• RECORDS FOR PROCESSING
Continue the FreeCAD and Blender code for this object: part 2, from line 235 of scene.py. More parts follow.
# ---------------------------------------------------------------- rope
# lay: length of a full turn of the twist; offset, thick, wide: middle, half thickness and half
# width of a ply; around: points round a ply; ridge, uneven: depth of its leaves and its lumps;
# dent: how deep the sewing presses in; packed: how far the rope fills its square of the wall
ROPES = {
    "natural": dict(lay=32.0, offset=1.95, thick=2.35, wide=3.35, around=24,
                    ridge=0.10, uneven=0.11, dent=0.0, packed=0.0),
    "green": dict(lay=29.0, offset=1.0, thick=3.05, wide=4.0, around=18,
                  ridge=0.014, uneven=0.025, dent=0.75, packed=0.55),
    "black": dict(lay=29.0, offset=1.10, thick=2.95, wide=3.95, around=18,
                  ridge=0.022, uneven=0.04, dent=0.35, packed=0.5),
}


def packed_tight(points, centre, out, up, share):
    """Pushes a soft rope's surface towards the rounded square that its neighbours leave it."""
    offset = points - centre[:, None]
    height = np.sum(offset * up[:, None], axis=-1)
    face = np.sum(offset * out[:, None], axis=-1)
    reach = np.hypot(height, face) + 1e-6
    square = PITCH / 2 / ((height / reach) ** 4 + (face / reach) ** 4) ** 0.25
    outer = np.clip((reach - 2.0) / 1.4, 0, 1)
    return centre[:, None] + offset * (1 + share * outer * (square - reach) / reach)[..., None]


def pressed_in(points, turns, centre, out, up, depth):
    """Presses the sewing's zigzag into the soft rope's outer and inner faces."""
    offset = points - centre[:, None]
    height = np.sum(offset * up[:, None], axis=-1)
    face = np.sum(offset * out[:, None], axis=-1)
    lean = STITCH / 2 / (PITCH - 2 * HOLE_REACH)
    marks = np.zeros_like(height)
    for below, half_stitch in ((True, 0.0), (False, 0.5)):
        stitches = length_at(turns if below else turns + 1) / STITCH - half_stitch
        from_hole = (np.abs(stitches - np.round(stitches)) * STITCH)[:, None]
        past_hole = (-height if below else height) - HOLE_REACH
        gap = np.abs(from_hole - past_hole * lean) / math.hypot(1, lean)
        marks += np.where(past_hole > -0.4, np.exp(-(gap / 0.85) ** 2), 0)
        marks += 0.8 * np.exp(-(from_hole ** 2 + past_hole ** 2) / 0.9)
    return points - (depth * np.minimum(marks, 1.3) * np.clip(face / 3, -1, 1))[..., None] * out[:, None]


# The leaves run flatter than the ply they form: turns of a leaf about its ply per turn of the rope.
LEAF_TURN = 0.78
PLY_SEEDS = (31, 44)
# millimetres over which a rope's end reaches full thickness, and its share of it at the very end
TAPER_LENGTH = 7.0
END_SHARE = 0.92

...

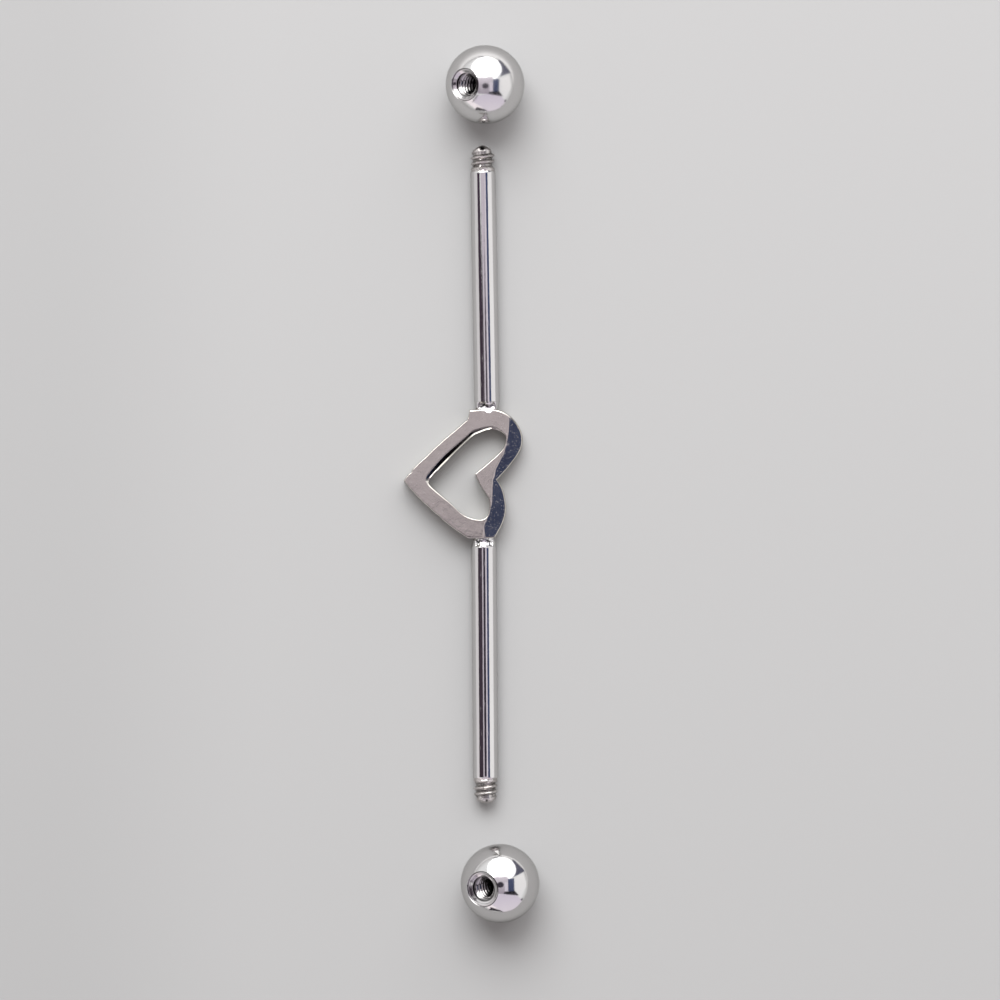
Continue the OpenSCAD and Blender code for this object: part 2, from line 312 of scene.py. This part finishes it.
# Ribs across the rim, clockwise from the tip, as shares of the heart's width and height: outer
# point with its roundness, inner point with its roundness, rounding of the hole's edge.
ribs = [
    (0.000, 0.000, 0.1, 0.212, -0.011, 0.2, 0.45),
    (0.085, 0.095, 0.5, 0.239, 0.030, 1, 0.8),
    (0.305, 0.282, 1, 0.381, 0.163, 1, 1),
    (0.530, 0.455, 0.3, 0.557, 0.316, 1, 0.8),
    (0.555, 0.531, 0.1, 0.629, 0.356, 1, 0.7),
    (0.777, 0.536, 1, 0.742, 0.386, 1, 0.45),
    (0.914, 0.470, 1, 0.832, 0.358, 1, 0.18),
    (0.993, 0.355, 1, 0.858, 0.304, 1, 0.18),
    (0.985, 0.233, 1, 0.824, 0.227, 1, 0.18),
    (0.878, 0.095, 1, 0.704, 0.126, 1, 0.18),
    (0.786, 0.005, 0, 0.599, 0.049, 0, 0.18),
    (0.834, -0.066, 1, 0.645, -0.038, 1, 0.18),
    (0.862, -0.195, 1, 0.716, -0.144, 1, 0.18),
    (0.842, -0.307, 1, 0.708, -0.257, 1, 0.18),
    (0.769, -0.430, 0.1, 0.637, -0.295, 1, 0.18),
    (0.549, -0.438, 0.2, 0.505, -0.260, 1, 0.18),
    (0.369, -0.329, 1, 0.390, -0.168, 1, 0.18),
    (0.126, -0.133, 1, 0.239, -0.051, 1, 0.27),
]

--

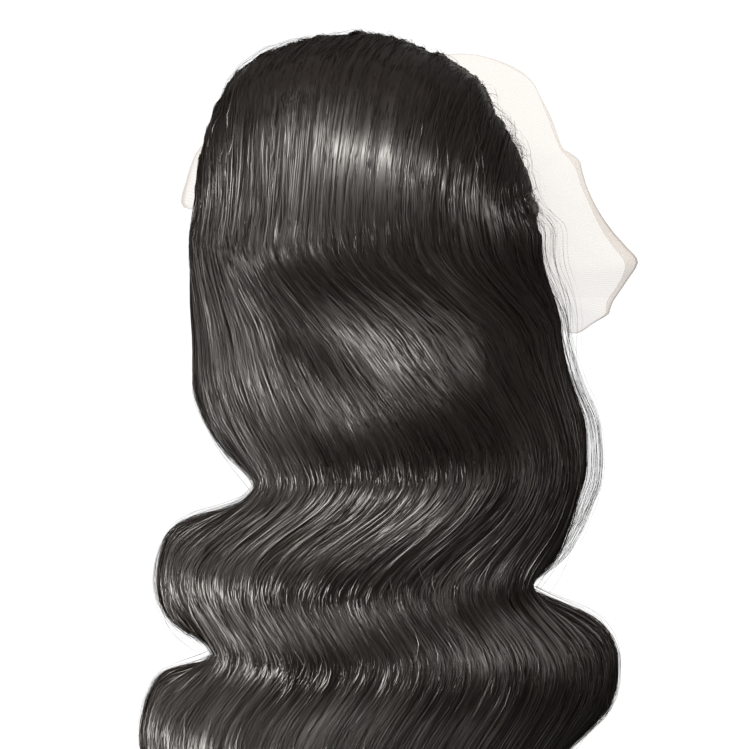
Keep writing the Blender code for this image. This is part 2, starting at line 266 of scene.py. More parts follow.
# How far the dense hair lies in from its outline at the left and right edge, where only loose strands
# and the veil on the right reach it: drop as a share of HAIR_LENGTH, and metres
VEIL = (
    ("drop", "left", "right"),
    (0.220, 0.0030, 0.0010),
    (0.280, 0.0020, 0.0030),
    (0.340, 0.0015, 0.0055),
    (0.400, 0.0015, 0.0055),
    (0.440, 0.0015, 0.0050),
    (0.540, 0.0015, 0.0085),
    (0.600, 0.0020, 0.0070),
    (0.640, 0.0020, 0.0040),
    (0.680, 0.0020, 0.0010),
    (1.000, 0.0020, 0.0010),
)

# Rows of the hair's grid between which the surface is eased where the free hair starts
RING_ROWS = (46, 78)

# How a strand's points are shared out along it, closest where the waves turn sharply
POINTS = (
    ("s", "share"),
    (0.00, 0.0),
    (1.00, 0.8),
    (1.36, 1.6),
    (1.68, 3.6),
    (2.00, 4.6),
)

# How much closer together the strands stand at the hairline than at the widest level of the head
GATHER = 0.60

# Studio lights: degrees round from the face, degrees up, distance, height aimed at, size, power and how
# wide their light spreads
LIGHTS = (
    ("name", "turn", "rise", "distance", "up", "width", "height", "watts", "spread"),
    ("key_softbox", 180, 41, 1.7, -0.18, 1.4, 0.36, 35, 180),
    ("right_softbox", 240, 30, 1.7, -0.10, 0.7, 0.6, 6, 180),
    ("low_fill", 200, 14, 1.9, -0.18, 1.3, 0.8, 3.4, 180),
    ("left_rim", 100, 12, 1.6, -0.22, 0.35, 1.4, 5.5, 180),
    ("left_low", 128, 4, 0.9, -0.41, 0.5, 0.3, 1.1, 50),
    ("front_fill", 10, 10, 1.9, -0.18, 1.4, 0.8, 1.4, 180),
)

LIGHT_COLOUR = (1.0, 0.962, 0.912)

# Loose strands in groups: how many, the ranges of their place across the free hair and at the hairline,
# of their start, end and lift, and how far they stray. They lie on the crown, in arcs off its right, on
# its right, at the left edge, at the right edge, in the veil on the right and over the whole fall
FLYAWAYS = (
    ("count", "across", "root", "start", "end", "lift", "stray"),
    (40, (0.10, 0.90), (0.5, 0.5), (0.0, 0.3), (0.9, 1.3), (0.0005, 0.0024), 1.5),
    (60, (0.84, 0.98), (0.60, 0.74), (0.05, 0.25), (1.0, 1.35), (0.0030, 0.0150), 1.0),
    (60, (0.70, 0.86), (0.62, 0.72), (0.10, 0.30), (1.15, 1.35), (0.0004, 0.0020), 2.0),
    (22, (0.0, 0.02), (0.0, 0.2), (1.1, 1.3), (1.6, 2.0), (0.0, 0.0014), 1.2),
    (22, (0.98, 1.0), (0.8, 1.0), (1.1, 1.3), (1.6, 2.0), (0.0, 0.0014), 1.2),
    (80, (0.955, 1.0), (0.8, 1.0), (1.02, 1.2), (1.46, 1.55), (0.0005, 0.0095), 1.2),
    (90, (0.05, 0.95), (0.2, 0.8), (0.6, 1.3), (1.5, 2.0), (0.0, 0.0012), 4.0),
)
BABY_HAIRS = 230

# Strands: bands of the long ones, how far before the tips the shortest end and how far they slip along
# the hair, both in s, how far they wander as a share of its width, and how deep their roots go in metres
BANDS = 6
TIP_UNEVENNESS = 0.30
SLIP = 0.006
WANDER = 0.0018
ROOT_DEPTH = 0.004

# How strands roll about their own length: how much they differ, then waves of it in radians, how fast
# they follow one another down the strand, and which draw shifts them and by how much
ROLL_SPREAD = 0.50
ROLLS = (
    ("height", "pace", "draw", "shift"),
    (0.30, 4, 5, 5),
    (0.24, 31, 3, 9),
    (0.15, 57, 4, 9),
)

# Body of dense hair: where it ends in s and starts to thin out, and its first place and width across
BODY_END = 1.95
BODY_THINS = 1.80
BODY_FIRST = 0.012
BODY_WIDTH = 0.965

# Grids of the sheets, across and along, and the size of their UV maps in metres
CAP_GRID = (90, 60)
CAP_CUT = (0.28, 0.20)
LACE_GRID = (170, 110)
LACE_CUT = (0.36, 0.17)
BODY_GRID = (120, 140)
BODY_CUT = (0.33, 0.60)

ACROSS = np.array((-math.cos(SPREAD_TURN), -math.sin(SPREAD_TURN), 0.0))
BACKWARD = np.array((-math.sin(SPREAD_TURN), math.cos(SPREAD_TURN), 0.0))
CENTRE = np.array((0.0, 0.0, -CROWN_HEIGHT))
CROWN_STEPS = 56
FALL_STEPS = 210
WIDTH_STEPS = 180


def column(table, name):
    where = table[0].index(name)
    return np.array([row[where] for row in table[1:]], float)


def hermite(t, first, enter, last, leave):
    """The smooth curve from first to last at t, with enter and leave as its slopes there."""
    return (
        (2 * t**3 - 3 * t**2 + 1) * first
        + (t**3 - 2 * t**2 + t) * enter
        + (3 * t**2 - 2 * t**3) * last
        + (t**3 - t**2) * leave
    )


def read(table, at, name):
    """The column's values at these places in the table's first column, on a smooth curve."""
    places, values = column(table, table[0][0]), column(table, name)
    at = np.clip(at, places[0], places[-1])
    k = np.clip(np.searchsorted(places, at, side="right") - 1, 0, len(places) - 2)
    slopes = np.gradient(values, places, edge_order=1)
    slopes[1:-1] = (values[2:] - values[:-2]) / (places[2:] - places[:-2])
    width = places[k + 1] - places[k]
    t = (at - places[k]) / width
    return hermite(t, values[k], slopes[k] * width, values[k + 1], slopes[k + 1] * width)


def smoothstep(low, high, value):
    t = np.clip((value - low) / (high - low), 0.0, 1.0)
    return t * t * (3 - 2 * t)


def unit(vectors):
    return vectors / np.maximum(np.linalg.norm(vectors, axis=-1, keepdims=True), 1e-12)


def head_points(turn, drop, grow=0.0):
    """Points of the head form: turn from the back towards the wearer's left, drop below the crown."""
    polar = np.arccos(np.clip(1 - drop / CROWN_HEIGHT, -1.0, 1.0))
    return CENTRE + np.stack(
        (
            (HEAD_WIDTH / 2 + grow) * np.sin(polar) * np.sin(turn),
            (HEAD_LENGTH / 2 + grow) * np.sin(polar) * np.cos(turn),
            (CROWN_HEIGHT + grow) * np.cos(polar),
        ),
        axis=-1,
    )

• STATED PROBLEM
Nothing outside the span should appear: copy exactly from the line with "Keep writing the" through the line with "GATHER = 0.60".

• EXERCISE RESULT
Keep writing the Blender code for this image. This is part 2, starting at line 266 of scene.py. More parts follow.
# How far the dense hair lies in from its outline at the left and right edge, where only loose strands
# and the veil on the right reach it: drop as a share of HAIR_LENGTH, and metres
VEIL = (
    ("drop", "left", "right"),
    (0.220, 0.0030, 0.0010),
    (0.280, 0.0020, 0.0030),
    (0.340, 0.0015, 0.0055),
    (0.400, 0.0015, 0.0055),
    (0.440, 0.0015, 0.0050),
    (0.540, 0.0015, 0.0085),
    (0.600, 0.0020, 0.0070),
    (0.640, 0.0020, 0.0040),
    (0.680, 0.0020, 0.0010),
    (1.000, 0.0020, 0.0010),
)

# Rows of the hair's grid between which the surface is eased where the free hair starts
RING_ROWS = (46, 78)

# How a strand's points are shared out along it, closest where the waves turn sharply
POINTS = (
    ("s", "share"),
    (0.00, 0.0),
    (1.00, 0.8),
    (1.36, 1.6),
    (1.68, 3.6),
    (2.00, 4.6),
)

# How much closer together the strands stand at the hairline than at the widest level of the head
GATHER = 0.60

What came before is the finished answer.